For ease of reuse, create this context as a local variable:

$ctx = New-AzStorageContext -StorageAccountName 'onelake' -UseConnectedAccount -endpoint 'fabric.microsoft.com'

Get the size of an item or folder

To get an item size, use the Get-AzDataLakeGen2ChildItem command with the following values:

Parameter Value
-Context An Azure Storage context object. For more information, see Create a context object for OneLake.
-FileSystem Fabric workspace name or GUID.
-Path Local path to the item or folder inside the workspace.
-Recurse None; instructs the cmdlet to recursively get the child item.
-FetchProperty None; instructs the cmdlet to fetch the item properties.

Tip

Azure Storage naming criteria for containers only supports lowercase letters, numbers, and hyphens.

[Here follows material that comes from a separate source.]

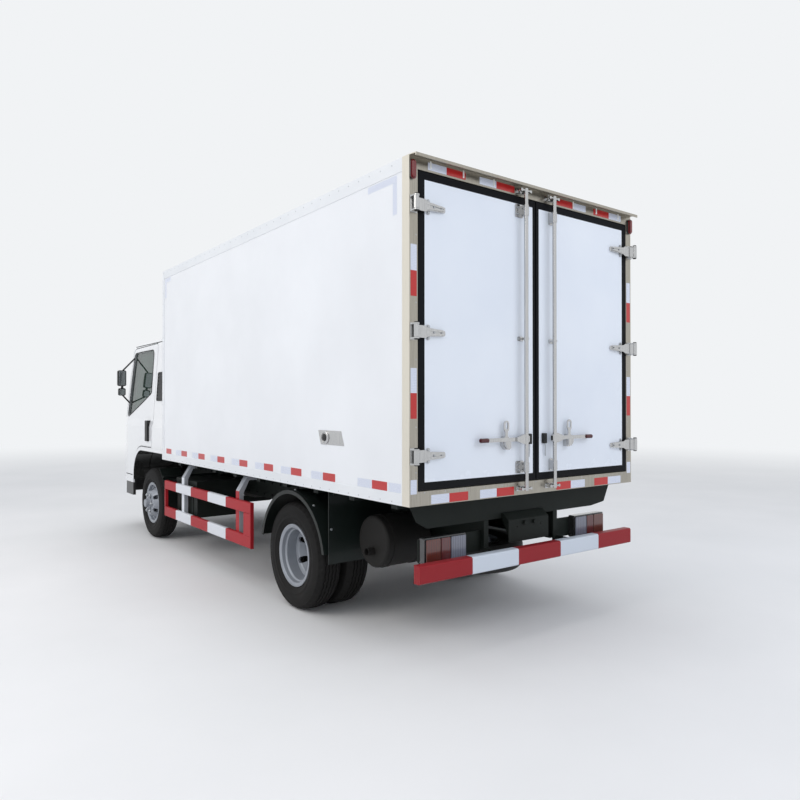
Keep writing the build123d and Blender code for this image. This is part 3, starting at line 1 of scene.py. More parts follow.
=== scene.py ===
import json
import math

import bmesh
import bpy
from mathutils import Matrix, Vector
from mathutils.bvhtree import BVHTree


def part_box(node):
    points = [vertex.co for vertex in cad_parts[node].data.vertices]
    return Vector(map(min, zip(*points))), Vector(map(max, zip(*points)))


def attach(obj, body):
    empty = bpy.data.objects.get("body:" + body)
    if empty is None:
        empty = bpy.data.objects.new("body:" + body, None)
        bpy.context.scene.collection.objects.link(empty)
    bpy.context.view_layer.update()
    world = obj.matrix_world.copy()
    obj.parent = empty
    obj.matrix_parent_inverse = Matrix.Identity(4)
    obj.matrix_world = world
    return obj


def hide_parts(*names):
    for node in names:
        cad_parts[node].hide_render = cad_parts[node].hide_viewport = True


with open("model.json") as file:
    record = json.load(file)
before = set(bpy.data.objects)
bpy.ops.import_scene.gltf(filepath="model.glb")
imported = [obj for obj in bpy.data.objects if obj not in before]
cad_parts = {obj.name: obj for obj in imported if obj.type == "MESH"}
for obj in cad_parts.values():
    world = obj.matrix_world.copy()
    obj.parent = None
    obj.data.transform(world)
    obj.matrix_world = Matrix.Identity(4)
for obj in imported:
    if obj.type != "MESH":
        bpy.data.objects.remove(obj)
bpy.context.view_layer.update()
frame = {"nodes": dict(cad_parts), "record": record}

nodes = frame["nodes"]
print("frame loaded:", len(nodes), "nodes")


# Colours are written as on a paint card and turned to linear light here
def fromHex(code, alpha=1.0):
    values = [int(code[i:i + 2], 16) / 255 for i in (1, 3, 5)]
    linear = [v / 12.92 if v <= 0.04045 else ((v + 0.055) / 1.055) ** 2.4 for v in values]
    return (*linear, alpha)


# A key names an input or a property of the node, and a socket given as value is linked to it
def setNode(tree, node, settings):
    for key, value in settings.items():
        if isinstance(value, bpy.types.NodeSocket):
            tree.links.new(value, node.inputs[key])
        elif isinstance(key, int) or key in node.inputs:
            node.inputs[key].default_value = value
        else:
            setattr(node, key, value)


# Adds one node and gives back the output that is asked for
def addNode(tree, kind, output, settings):
    node = tree.nodes.new("ShaderNode" + kind)
    setNode(tree, node, settings)
    return node.outputs[output]


# One sum on sockets or plain numbers, and the same on vectors
def maths(tree, kind, *values):
    return addNode(tree, "Math", "Value", {"operation": kind, **dict(enumerate(values))})


def vectors(tree, kind, *values):
    output = "Value" if kind in ("LENGTH", "DISTANCE", "DOT_PRODUCT") else "Vector"
    return addNode(tree, "VectorMath", output, {"operation": kind, **dict(enumerate(values))})


def noise(tree, place, scale, detail, settings=None):
    named = {"Scale": scale, "Detail": detail, "Vector": place}
    return addNode(tree, "TexNoise", "Fac", {**named, **(settings or {})})


def mapped(tree, value, settings):
    return addNode(tree, "MapRange", "Result", {"Value": value, **settings})


def bumped(tree, height, strength, distance):
    return addNode(tree, "Bump", "Normal", {"Strength": strength, "Distance": distance, "Height": height})


# Colour ramp with stops as (place, hex)
def toned(tree, source, stops, blend="LINEAR"):
    ramp = addNode(tree, "ValToRGB", "Color", {"Fac": source})
    ramp.node.color_ramp.interpolation = blend
    elements = ramp.node.color_ramp.elements
    while len(elements) < len(stops):
        elements.new(1.0)
    for element, (where, code) in zip(elements, stops):
        element.position = where
        element.color = fromHex(code)
    return ramp


def newMaterial(name):
    material = bpy.data.materials.new(name)
    material.use_nodes = True
    tree = material.node_tree
    return material, tree, tree.nodes["Principled BSDF"], addNode(tree, "TexCoord", "Object", {})


# A coated surface: two close tones in soft clouds, road dust that thins with height, and a fine bump
def coated(name, tones, dust, roughness, grainMm=3, grainLift=0.0002, coat=0.0, metallic=0.0):
    material, tree, shader, place = newMaterial(name)
    cloudMm = 700
    clouds = noise(tree, place, 1000 / cloudMm, 4.0)
    height = addNode(tree, "SeparateXYZ", "Z", {"Vector": place})
    fade = mapped(tree, height, {"From Min": 0.1, "From Max": dust["top"],
                                 "To Min": dust["share"], "To Max": 0.0})
    speck = noise(tree, place, 9.0, 6.0, {"Roughness": 0.7})
    dusty = addNode(tree, "Math", "Value", {"operation": "MULTIPLY", "use_clamp": True, 0: fade, 1: speck})
    paintTone = toned(tree, clouds, ((0.35, tones[0]), (0.68, tones[1])))
    colour = addNode(tree, "MixRGB", "Color", {"name": "dust", "Fac": dusty, "Color1": paintTone,
                                               "Color2": fromHex(dust["tone"])})
    rough = mapped(tree, dusty, {"From Max": 0.5, "To Min": roughness, "To Max": 0.8})
    grain = noise(tree, place, 1000 / grainMm, 2.0)
    setNode(tree, shader, {"Base Color": colour, "Roughness": rough, "Coat Weight": coat,
                           "Coat Roughness": 0.06, "Metallic": metallic,
                           "Normal": bumped(tree, grain, 0.35, grainLift)})
    return material


roadDust = {"tone": "#6f6b63", "top": 1.2, "share": 0.07}
tyreDust = {"tone": "#6d6962", "top": 0.9, "share": 0.1}
lightDust = {"tone": "#b9b6ae", "top": 1.3, "share": 0.12}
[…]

If you have any other characters in your workspace name or resources in the file path, use the equivalent GUID instead.

Use a pipeline to pass the output of the Get-AzDataLakeGen2ChildItem command to the Measure-object command with the following values:

Parameter Value
-Property Length
-Sum None; indicates that the cmdlet displays the sum of the values of the specified property.

Combined, the full command looks like the following example:

Get-AzDataLakeGen2ChildItem -Context <CONTEXT_OBJECT> -FileSystem <WORKSPACE_NAME> -Path <ITEM_PATH> -Recurse -FetchProperty | Measure-Object -property Length -sum

Examples

  • Get the size of an item

    $ctx = New-AzStorageContext -StorageAccountName 'onelake' -UseConnectedAccount -endpoint 'fabric.microsoft.com'
    $workspaceName = 'myworkspace'
    $itemPath = 'mylakehouse.lakehouse'
    $colitems = Get-AzDataLakeGen2ChildItem -Context $ctx -FileSystem $workspaceName -Path $itemPath -Recurse -FetchProperty | Measure-Object -property Length -sum
    "Total file size: " + ($colitems.sum / 1GB) + " GB"
    
  • Get the size of a folder

    $ctx = New-AzStorageContext -StorageAccountName 'onelake' -UseConnectedAccount -endpoint 'fabric.microsoft.com'
    $workspaceName = 'myworkspace'
    $itemPath = 'mylakehouse.lakehouse/Files/folder1'
    $colitems = Get-AzDataLakeGen2ChildItem -Context $ctx -FileSystem $workspaceName -Path $itemPath -Recurse -FetchProperty | Measure-Object -property Length -sum
    "Total file size: " + ($colitems.sum / 1GB) + " GB"
    
  • Get the size of a table with GUIDs

    $ctx = New-AzStorageContext -StorageAccountName 'onelake' -UseConnectedAccount -endpoint 'fabric.microsoft.com'
    $workspaceName = 'aaaaaaaa-0000-1111-2222-bbbbbbbbbbbb'
    $itemPath = 'bbbbbbbb-1111-2222-3333-cccccccccccc/Tables/table1'
    $colitems = Get-AzDataLakeGen2ChildItem -Context $ctx -FileSystem $workspaceName -Path $itemPath -Recurse -FetchProperty | Measure-Object -property Length -sum
    "Total file size: " + ($colitems.sum / 1GB) + " GB"
    

PowerShell limitations

These PowerShell commands don't work on shortcuts that point directly to ADLS containers. Instead, create ADLS shortcuts to directories that are at least one level below a container.